The evolution of the pH value of emulsions with HSL spheres exhibited a similar and slight decrease during their storage time (from 2.57 ± 0.30 to 2.11 ± 0.09 in 10HSL and from 2.60 ± 0.13 to 2.06 ± 0.06 in 20HSL). On the contrary, a greater decrease in pH values of the control (from 2.02 ± 0.21 to 1.61 ± 0.16) and the emulsions with EtOH spheres (from 2.38 ± 0.20 to 1.76 ± 0.26) was observed, probably because of the new by-products generated as a consequence of the propagation of oxidation reactions. At lower pH values, the velocity of lipid oxidative reactions tends to accelerate, since the antioxidants could lose their effectiveness [27,28].

4. Conclusions

This study demonstrated the antioxidant capacity and scavenging activity of extracts of Hibiscus Sabdariffa L. (HSL) (with 50% ethanol) encapsulated in calcium alginate spheres.
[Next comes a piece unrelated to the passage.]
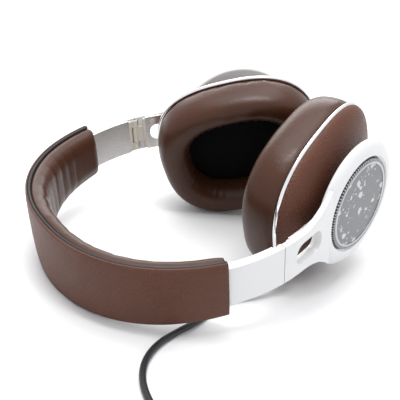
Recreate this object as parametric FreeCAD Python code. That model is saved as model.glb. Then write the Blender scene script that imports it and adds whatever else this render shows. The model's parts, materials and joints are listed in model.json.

These spheres improved the oxidative stability of o/w emulsions (by reducing the produced substances of primary and secondary oxidation reactions), which directly depended on the number of HSL spheres included in these emulsions. The composition of the external medium was demonstrated to be an important factor to determine the physical stability of the spheres (diameter and weight) and also the release of the phenolic compounds contained in these alginate spheres. The scavenging capacity of simulants with spheres that contain HSL extracts was also demonstrated, which directly depends on the composition of the medium in which the spheres are dispersed. This work also indicated the potential of alginate spheres for encapsulating antioxidant compounds as a disruptive strategy of innovation for industrial applications. Nowadays, the encapsulation of bioactive compounds from plants is a potential tendency of industry in order to protect these substances through innovative delivery systems. This study sought to complement the current state of the art in order to overcome the above-mentioned challenges.